Factory-installed HID lights OK, not blue bulbs
Christmas Eve may not have sounded like a good day to go to court, but Shemaiah Kaya Grant received a satisfactory resolution to his problem and other drivers will benefit from it.
Mr. Grant had appeared in Traffic Court charged with using a light of a colour other than that which is allowed by law – namely, the headlights referred to as blue.
Chief Magistrate Margaret Ramsay-Hale earlier in the year had declined to convict persons charged with having blue headlights. Her concern at the time was that the law was not specific enough in that it referred to external lights, not headlights (Caymanian Compass, 24 August 2009).
Since then, the magistrate said, she had received a brief on the subject from Senior Crown Counsel Trevor Ward.
‘I am persuaded I have read the statute too narrowly,’ she advised in open court. The magistrate agreed that headlights are external lights and must be either white or amber.
One problem, she indicated, was that some blue lights are actually white, although they had a bluish aspect.
High Intensity Discharge headlights have a slightly perceptible blue appearance, the magistrate continued. Regulations in both the USA and UK allow their use. The UK regulations refer to European approval of HIDs.
White covers a spectrum of colours, the magistrate pointed out, noting the practice of adding bluing to white laundry to enhance its whiteness.
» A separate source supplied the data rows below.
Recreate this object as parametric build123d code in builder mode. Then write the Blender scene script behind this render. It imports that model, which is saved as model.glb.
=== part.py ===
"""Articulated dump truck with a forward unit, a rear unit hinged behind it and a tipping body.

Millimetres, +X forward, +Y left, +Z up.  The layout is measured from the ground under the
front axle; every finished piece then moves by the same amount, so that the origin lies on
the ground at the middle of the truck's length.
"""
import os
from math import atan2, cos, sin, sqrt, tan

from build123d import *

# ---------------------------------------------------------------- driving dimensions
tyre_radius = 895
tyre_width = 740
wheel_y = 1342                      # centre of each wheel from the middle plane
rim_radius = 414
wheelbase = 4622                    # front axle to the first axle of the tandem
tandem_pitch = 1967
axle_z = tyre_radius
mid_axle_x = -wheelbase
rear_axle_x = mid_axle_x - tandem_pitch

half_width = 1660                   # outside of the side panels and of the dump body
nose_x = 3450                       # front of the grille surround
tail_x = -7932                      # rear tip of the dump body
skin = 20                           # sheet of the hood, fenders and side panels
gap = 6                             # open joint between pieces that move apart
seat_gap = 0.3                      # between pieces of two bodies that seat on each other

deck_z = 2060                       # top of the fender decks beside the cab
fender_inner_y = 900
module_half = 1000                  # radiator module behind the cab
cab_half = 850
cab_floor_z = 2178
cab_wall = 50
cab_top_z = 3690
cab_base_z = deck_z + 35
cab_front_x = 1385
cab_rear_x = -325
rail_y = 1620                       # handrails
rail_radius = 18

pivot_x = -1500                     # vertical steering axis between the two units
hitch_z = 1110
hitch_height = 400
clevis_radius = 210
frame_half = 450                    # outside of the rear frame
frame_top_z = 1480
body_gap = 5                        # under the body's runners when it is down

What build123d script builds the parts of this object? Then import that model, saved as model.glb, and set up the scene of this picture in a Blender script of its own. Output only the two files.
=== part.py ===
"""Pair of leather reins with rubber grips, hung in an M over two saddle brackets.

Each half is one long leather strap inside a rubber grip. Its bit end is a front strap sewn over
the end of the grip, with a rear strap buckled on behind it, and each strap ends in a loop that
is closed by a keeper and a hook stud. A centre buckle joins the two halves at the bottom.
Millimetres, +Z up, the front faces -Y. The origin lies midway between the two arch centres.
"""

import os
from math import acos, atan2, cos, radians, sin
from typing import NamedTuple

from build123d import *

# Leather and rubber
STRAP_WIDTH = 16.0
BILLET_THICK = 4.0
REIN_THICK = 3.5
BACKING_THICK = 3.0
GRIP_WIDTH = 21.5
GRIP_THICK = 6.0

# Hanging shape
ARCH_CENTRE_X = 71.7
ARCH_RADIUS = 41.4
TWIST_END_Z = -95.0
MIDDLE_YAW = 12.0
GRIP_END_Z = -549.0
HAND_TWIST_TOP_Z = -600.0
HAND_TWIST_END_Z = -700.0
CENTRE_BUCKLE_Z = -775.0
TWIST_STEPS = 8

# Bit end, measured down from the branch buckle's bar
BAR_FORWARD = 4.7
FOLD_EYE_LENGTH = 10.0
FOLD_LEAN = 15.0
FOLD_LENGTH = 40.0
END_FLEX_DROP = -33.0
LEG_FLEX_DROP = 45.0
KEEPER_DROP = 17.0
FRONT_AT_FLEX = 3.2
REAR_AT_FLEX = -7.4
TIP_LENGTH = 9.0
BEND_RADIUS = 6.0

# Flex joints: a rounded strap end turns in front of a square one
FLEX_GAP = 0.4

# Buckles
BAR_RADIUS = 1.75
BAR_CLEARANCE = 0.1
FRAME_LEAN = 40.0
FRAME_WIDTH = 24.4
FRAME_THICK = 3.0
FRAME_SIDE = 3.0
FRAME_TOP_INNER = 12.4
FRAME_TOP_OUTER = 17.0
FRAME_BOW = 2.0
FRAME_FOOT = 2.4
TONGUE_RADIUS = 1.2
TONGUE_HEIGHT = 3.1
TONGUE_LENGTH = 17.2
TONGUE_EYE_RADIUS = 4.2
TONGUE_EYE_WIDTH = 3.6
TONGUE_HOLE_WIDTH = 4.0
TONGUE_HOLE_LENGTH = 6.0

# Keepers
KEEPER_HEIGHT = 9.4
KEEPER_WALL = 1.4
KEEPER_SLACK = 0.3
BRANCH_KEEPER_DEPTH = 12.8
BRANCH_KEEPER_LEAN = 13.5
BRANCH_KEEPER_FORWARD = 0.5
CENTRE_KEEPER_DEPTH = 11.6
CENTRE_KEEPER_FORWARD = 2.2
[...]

‘I propose to adopt the UK position and note that the US Department of Transportation has also accepted that the HID lights are ‘white’ for the purposes of federal laws,’ the magistrate said. This is because the light emitted falls within the boundaries of ‘white light’.
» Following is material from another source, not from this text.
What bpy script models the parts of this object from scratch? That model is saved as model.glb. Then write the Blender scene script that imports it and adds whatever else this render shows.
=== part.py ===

According to the US federal regulations cited, ‘white’ is defined as ‘blue, yellow, green, red and purple boundaries within a chromaticity diagram.’
Since HID headlights are considered white by international consensus, it made sense for Cayman to adopt that position.
However, she cautioned, this position refers to factory-installed HIDs.
‘I also intend to adopt the position of the UK Department of Transport and say that the installation of an HID bulb into a halogen headlamp will offend the regulations. The entire headlamp unit must be replaced with one designed and approved for use with HID bulbs.’
In the meantime, she urged authorities to give urgent consideration to developing regulations concerning HID headlamps. She pointed out that they are factory-installed in many of the newest models of Japanese and European cars.
That fact is what led her to dismiss the charge against Mr. Grant. He had come to court on 21 December and explained that his vehicle had arrived on island with HID headlights. The magistrate asked for evidence and on the 24th he returned with a letter from Tony’s Toys.
The letter confirmed that the vehicle had been examined and found to have factory-equipped headlights.
Acting Sergeant Kathleen Ryan, who conducts cases for the prosecution in Traffic Court, said later that a number of car owners had pleaded guilty after hearing the explanation. Others pleaded not guilty and were given a date to return with evidence that their headlights are truly HIDs.
The UK regulation cited by Mr. Ward and referred to by the magistrate makes it clear that blue bulbs are not permitted.
Further, it is not permitted to convert an existing halogen headlamp unit for use with HID bulbs. The entire headlamp unit must be replaces, including outer lends and reflector. Once fitted to the vehicle it must have headlamp cleaning and self-levelling, and the dipped beam must stay on with the main beam.
It must be maintained in good working order, kept clean and adjusted correctly like any other headlamp.